::: Material for the task :::
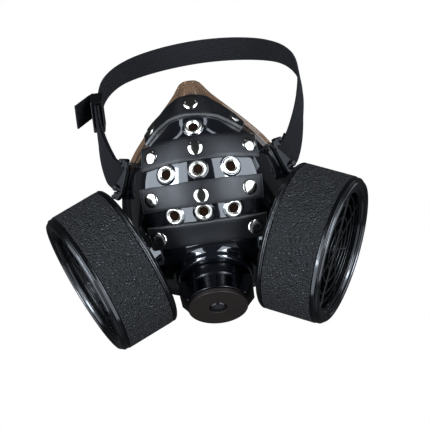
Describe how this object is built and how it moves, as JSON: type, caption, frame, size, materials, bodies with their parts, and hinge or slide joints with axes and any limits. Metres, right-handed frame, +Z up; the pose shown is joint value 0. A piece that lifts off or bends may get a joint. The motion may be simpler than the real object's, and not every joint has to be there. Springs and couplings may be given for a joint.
{
  "type": "gas mask style costume half mask",
  "caption": "Costume half mask like an old gas mask: riveted leather strips and eyelets on a moulded face shell, leather-wrapped side canisters, exhale valve and elastic head strap.",
  "frame": {"origin": "middle of the face opening, where the mask is seated on a face", "axes": "+Z up along the face, -Y to the front, +X to the wearer's left"},
  "size_m": [0.1828, 0.2443, 0.1927],
  "materials": {
    "smoked_shell": "gloss, thin rim shows smoky brown",
    "strip_leather": "smooth satin",
    "pebbled_leather": "pebble grain, satin",
    "nickel": "polished nickel",
    "gloss_black": "gloss",
    "dark_cap": "satin",
    "buckle_grey": "matte",
    "elastic": "ribbed elastic"
  },
  "bodies": {
    "root": {"face_shell": "smoked_shell", "nose_strip": "strip_leather", "upper_strip": "strip_leather", "middle_strip": "strip_leather", "lower_strip": "strip_leather", "rivet_nose_left": "nickel", "rivet_nose_middle": "nickel", "rivet_nose_right": "nickel", "rivet_upper_left": "nickel", "rivet_upper_middle": "nickel", "rivet_upper_right": "nickel", "rivet_middle_left": "nickel", "rivet_middle_middle": "nickel", "rivet_middle_right": "nickel", "rivet_lower_left": "nickel", "rivet_lower_right": "nickel", "eyelet_top": "nickel", "eyelet_upper_left": "nickel", "eyelet_upper_middle": "nickel", "eyelet_upper_right": "nickel", "eyelet_lower_left": "nickel", "eyelet_lower_middle": "nickel", "eyelet_lower_right": "nickel", "canister_left": "gloss_black", "leather_band_left": "pebbled_leather", "front_rim_left": "gloss_black", "grille_left": "gloss_black", "canister_right": "gloss_black", "leather_band_right": "pebbled_leather", "front_rim_right": "gloss_black", "grille_right": "gloss_black", "valve_cage": "gloss_black", "valve_cap": "dark_cap", "valve_button": "gloss_black", "buckle_left": "buckle_grey", "buckle_right": "buckle_grey", "head_strap": "elastic", "strap_slider": "gloss_black"}
  },
  "joints": []
}
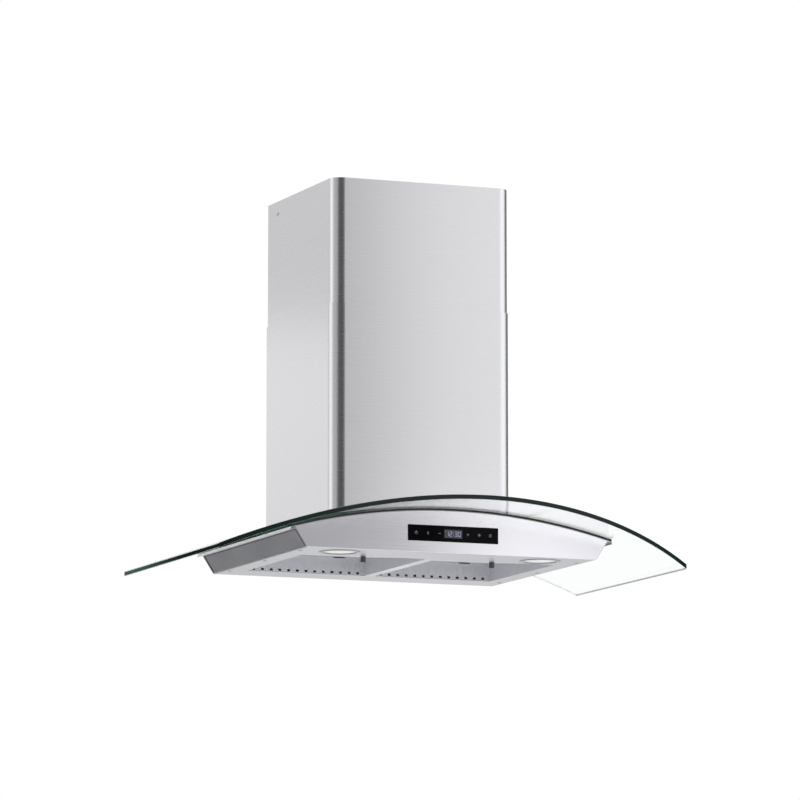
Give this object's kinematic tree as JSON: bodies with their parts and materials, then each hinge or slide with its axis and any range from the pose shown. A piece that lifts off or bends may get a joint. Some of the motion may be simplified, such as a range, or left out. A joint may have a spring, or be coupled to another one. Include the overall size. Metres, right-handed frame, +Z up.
{
  "type": "range hood",
  "caption": "Wall-mounted range hood: low steel canopy under a wide curved glass sheet, telescopic chimney, tilting grease filters, lamps, blower and outlet dampers.",
  "frame": {"origin": "midway between the two hanging holes, on the wall plane", "axes": "+Z up, +Y into the wall, -Y towards the cook, +X to the cook's right"},
  "size_m": [0.9, 0.625, 0.7016],
  "materials": {
    "brushed_stainless": "satin, fine horizontal brushing",
    "galvanised_steel": "dull zinc coat",
    "filter_aluminium": "pressed, satin",
    "canopy_glass": "clear tempered glass with green polished edges",
    "black_glass": "back-painted black, glossy",
    "display_film": "blue-grey window",
    "circuit_board": "solder-masked board",
    "black_plastic": "fine-grained moulding",
    "gasket_rubber": "matt black",
    "lamp_ring": "satin turned ring",
    "lamp_lens": "frosted glass",
    "lamp_housing": "die-cast",
    "motor_paint": "black stove enamel",
    "impeller_plastic": "glass-filled moulding",
    "zinc_screw": "bright zinc plate",
    "capacitor_case": "white case"
  },
  "bodies": {
    "canopy": {"blower_box": "galvanised_steel", "blower_screws": "zinc_screw", "cable_gland": "black_plastic", "capacitor": "capacitor_case", "chimney_lower": "brushed_stainless", "clip_screws": "zinc_screw", "collar_screws": "zinc_screw", "control_board": "circuit_board", "control_box": "galvanised_steel", "control_box_lid": "galvanised_steel", "control_display": "display_film", "control_fascia": "black_glass", "control_tray": "black_plastic", "damper_pin": "zinc_screw", "duct_collar": "black_plastic", "filter_divider": "brushed_stainless", "front_panel": "brushed_stainless", "glass_canopy": "canopy_glass", "glass_gasket": "gasket_rubber", "glass_pads": "gasket_rubber", "glass_screws": "zinc_screw", "glass_washers": "gasket_rubber", "inlet_ring_left": "black_plastic", "inlet_ring_right": "black_plastic", "lamp_left_bezel": "lamp_ring", "lamp_left_body": "lamp_housing", "lamp_left_lens": "lamp_lens", "lamp_right_bezel": "lamp_ring", "lamp_right_body": "lamp_housing", "lamp_right_lens": "lamp_lens", "lower_cover_clips": "galvanised_steel", "motor": "motor_paint", "motor_bracket": "galvanised_steel", "pan_screws": "zinc_screw", "rear_panel": "galvanised_steel", "rear_vent_wall": "brushed_stainless", "scroll_housing": "galvanised_steel", "side_panel_left": "brushed_stainless", "side_panel_right": "brushed_stainless", "top_deck": "brushed_stainless", "underside_pan": "brushed_stainless"},
    "upper_cover": {"chimney_upper": "brushed_stainless", "chimney_wall_bracket": "galvanised_steel", "upper_cover_screws": "zinc_screw"},
    "filter_left": {"filter_left_frame": "filter_aluminium", "filter_left_baffles": "filter_aluminium"},
    "filter_right": {"filter_right_frame": "filter_aluminium", "filter_right_baffles": "filter_aluminium"},
    "latch_left": {"filter_left_latch": "black_plastic"},
    "latch_right": {"filter_right_latch": "black_plastic"},
    "fan_wheel": {"impeller": "impeller_plastic", "motor_shaft": "zinc_screw"},
    "damper_front": {"damper_flap_front": "black_plastic"},
    "damper_rear": {"damper_flap_rear": "black_plastic"}
  },
  "joints": [
    {"name": "upper_cover_slide", "type": "slide", "parent": "canopy", "child": "upper_cover", "axis": [0, 0, 1], "range_m": [-0.18, 0.13]},
    {"name": "fan_spin", "type": "hinge", "parent": "canopy", "child": "fan_wheel", "pos_m": [0, -0.112, -0.088], "axis": [1, 0, 0], "continuous": true},
    {"name": "damper_front_swing", "type": "hinge", "parent": "canopy", "child": "damper_front", "pos_m": [0, -0.167, 0.076], "axis": [-1, 0, 0], "range_deg": [0, 75]},
    {"name": "damper_rear_swing", "type": "hinge", "parent": "canopy", "child": "damper_rear", "pos_m": [0, -0.167, 0.076], "axis": [1, 0, 0], "range_deg": [0, 75]},
    {"name": "filter_left_tilt", "type": "hinge", "parent": "canopy", "child": "filter_left", "pos_m": [0, -0.0744, -0.2664], "axis": [1, 0, 0], "range_deg": [0, 40]},
    {"name": "latch_left_pull", "type": "slide", "parent": "filter_left", "child": "latch_left", "axis": [0, 0.9943, 0.107], "range_m": [0, 0.005], "stiffness_N_per_m": 300, "springref_m": -0.008},
    {"name": "filter_right_tilt", "type": "hinge", "parent": "canopy", "child": "filter_right", "pos_m": [0, -0.0744, -0.2664], "axis": [1, 0, 0], "range_deg": [0, 40]},
    {"name": "latch_right_pull", "type": "slide", "parent": "filter_right", "child": "latch_right", "axis": [0, 0.9943, 0.107], "range_m": [0, 0.005], "stiffness_N_per_m": 300, "springref_m": -0.008}
  ]
}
:::
__Instructions for the task__. Take the data above and return it exactly.

__Problem solution__.
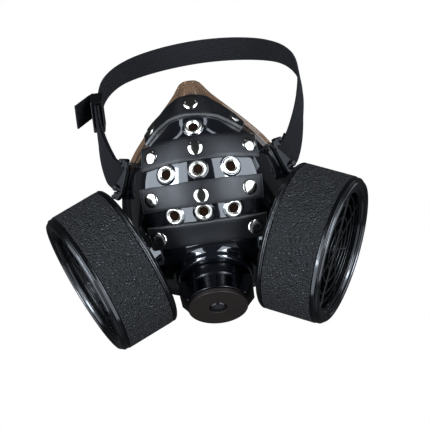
Describe how this object is built and how it moves, as JSON: type, caption, frame, size, materials, bodies with their parts, and hinge or slide joints with axes and any limits. Metres, right-handed frame, +Z up; the pose shown is joint value 0. A piece that lifts off or bends may get a joint. The motion may be simpler than the real object's, and not every joint has to be there. Springs and couplings may be given for a joint.
{
  "type": "gas mask style costume half mask",
  "caption": "Costume half mask like an old gas mask: riveted leather strips and eyelets on a moulded face shell, leather-wrapped side canisters, exhale valve and elastic head strap.",
  "frame": {"origin": "middle of the face opening, where the mask is seated on a face", "axes": "+Z up along the face, -Y to the front, +X to the wearer's left"},
  "size_m": [0.1828, 0.2443, 0.1927],
  "materials": {
    "smoked_shell": "gloss, thin rim shows smoky brown",
    "strip_leather": "smooth satin",
    "pebbled_leather": "pebble grain, satin",
    "nickel": "polished nickel",
    "gloss_black": "gloss",
    "dark_cap": "satin",
    "buckle_grey": "matte",
    "elastic": "ribbed elastic"
  },
  "bodies": {
    "root": {"face_shell": "smoked_shell", "nose_strip": "strip_leather", "upper_strip": "strip_leather", "middle_strip": "strip_leather", "lower_strip": "strip_leather", "rivet_nose_left": "nickel", "rivet_nose_middle": "nickel", "rivet_nose_right": "nickel", "rivet_upper_left": "nickel", "rivet_upper_middle": "nickel", "rivet_upper_right": "nickel", "rivet_middle_left": "nickel", "rivet_middle_middle": "nickel", "rivet_middle_right": "nickel", "rivet_lower_left": "nickel", "rivet_lower_right": "nickel", "eyelet_top": "nickel", "eyelet_upper_left": "nickel", "eyelet_upper_middle": "nickel", "eyelet_upper_right": "nickel", "eyelet_lower_left": "nickel", "eyelet_lower_middle": "nickel", "eyelet_lower_right": "nickel", "canister_left": "gloss_black", "leather_band_left": "pebbled_leather", "front_rim_left": "gloss_black", "grille_left": "gloss_black", "canister_right": "gloss_black", "leather_band_right": "pebbled_leather", "front_rim_right": "gloss_black", "grille_right": "gloss_black", "valve_cage": "gloss_black", "valve_cap": "dark_cap", "valve_button": "gloss_black", "buckle_left": "buckle_grey", "buckle_right": "buckle_grey", "head_strap": "elastic", "strap_slider": "gloss_black"}
  },
  "joints": []
}
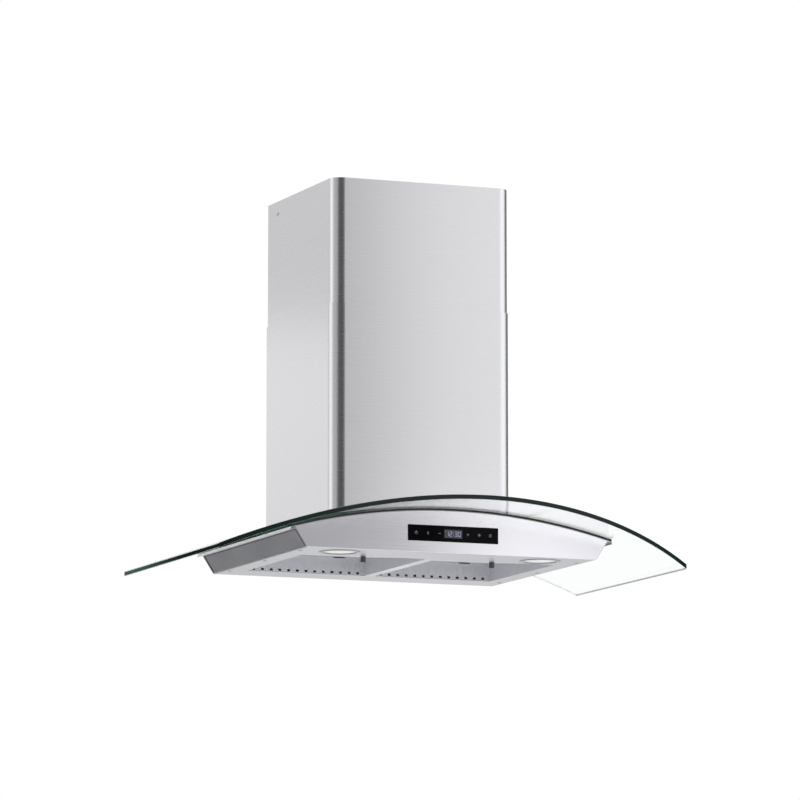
Give this object's kinematic tree as JSON: bodies with their parts and materials, then each hinge or slide with its axis and any range from the pose shown. A piece that lifts off or bends may get a joint. Some of the motion may be simplified, such as a range, or left out. A joint may have a spring, or be coupled to another one. Include the overall size. Metres, right-handed frame, +Z up.
{
  "type": "range hood",
  "caption": "Wall-mounted range hood: low steel canopy under a wide curved glass sheet, telescopic chimney, tilting grease filters, lamps, blower and outlet dampers.",
  "frame": {"origin": "midway between the two hanging holes, on the wall plane", "axes": "+Z up, +Y into the wall, -Y towards the cook, +X to the cook's right"},
  "size_m": [0.9, 0.625, 0.7016],
  "materials": {
    "brushed_stainless": "satin, fine horizontal brushing",
    "galvanised_steel": "dull zinc coat",
    "filter_aluminium": "pressed, satin",
    "canopy_glass": "clear tempered glass with green polished edges",
    "black_glass": "back-painted black, glossy",
    "display_film": "blue-grey window",
    "circuit_board": "solder-masked board",
    "black_plastic": "fine-grained moulding",
    "gasket_rubber": "matt black",
    "lamp_ring": "satin turned ring",
    "lamp_lens": "frosted glass",
    "lamp_housing": "die-cast",
    "motor_paint": "black stove enamel",
    "impeller_plastic": "glass-filled moulding",
    "zinc_screw": "bright zinc plate",
    "capacitor_case": "white case"
  },
  "bodies": {
    "canopy": {"blower_box": "galvanised_steel", "blower_screws": "zinc_screw", "cable_gland": "black_plastic", "capacitor": "capacitor_case", "chimney_lower": "brushed_stainless", "clip_screws": "zinc_screw", "collar_screws": "zinc_screw", "control_board": "circuit_board", "control_box": "galvanised_steel", "control_box_lid": "galvanised_steel", "control_display": "display_film", "control_fascia": "black_glass", "control_tray": "black_plastic", "damper_pin": "zinc_screw", "duct_collar": "black_plastic", "filter_divider": "brushed_stainless", "front_panel": "brushed_stainless", "glass_canopy": "canopy_glass", "glass_gasket": "gasket_rubber", "glass_pads": "gasket_rubber", "glass_screws": "zinc_screw", "glass_washers": "gasket_rubber", "inlet_ring_left": "black_plastic", "inlet_ring_right": "black_plastic", "lamp_left_bezel": "lamp_ring", "lamp_left_body": "lamp_housing", "lamp_left_lens": "lamp_lens", "lamp_right_bezel": "lamp_ring", "lamp_right_body": "lamp_housing", "lamp_right_lens": "lamp_lens", "lower_cover_clips": "galvanised_steel", "motor": "motor_paint", "motor_bracket": "galvanised_steel", "pan_screws": "zinc_screw", "rear_panel": "galvanised_steel", "rear_vent_wall": "brushed_stainless", "scroll_housing": "galvanised_steel", "side_panel_left": "brushed_stainless", "side_panel_right": "brushed_stainless", "top_deck": "brushed_stainless", "underside_pan": "brushed_stainless"},
    "upper_cover": {"chimney_upper": "brushed_stainless", "chimney_wall_bracket": "galvanised_steel", "upper_cover_screws": "zinc_screw"},
    "filter_left": {"filter_left_frame": "filter_aluminium", "filter_left_baffles": "filter_aluminium"},
    "filter_right": {"filter_right_frame": "filter_aluminium", "filter_right_baffles": "filter_aluminium"},
    "latch_left": {"filter_left_latch": "black_plastic"},
    "latch_right": {"filter_right_latch": "black_plastic"},
    "fan_wheel": {"impeller": "impeller_plastic", "motor_shaft": "zinc_screw"},
    "damper_front": {"damper_flap_front": "black_plastic"},
    "damper_rear": {"damper_flap_rear": "black_plastic"}
  },
  "joints": [
    {"name": "upper_cover_slide", "type": "slide", "parent": "canopy", "child": "upper_cover", "axis": [0, 0, 1], "range_m": [-0.18, 0.13]},
    {"name": "fan_spin", "type": "hinge", "parent": "canopy", "child": "fan_wheel", "pos_m": [0, -0.112, -0.088], "axis": [1, 0, 0], "continuous": true},
    {"name": "damper_front_swing", "type": "hinge", "parent": "canopy", "child": "damper_front", "pos_m": [0, -0.167, 0.076], "axis": [-1, 0, 0], "range_deg": [0, 75]},
    {"name": "damper_rear_swing", "type": "hinge", "parent": "canopy", "child": "damper_rear", "pos_m": [0, -0.167, 0.076], "axis": [1, 0, 0], "range_deg": [0, 75]},
    {"name": "filter_left_tilt", "type": "hinge", "parent": "canopy", "child": "filter_left", "pos_m": [0, -0.0744, -0.2664], "axis": [1, 0, 0], "range_deg": [0, 40]},
    {"name": "latch_left_pull", "type": "slide", "parent": "filter_left", "child": "latch_left", "axis": [0, 0.9943, 0.107], "range_m": [0, 0.005], "stiffness_N_per_m": 300, "springref_m": -0.008},
    {"name": "filter_right_tilt", "type": "hinge", "parent": "canopy", "child": "filter_right", "pos_m": [0, -0.0744, -0.2664], "axis": [1, 0, 0], "range_deg": [0, 40]},
    {"name": "latch_right_pull", "type": "slide", "parent": "filter_right", "child": "latch_right", "axis": [0, 0.9943, 0.107], "range_m": [0, 0.005], "stiffness_N_per_m": 300, "springref_m": -0.008}
  ]
}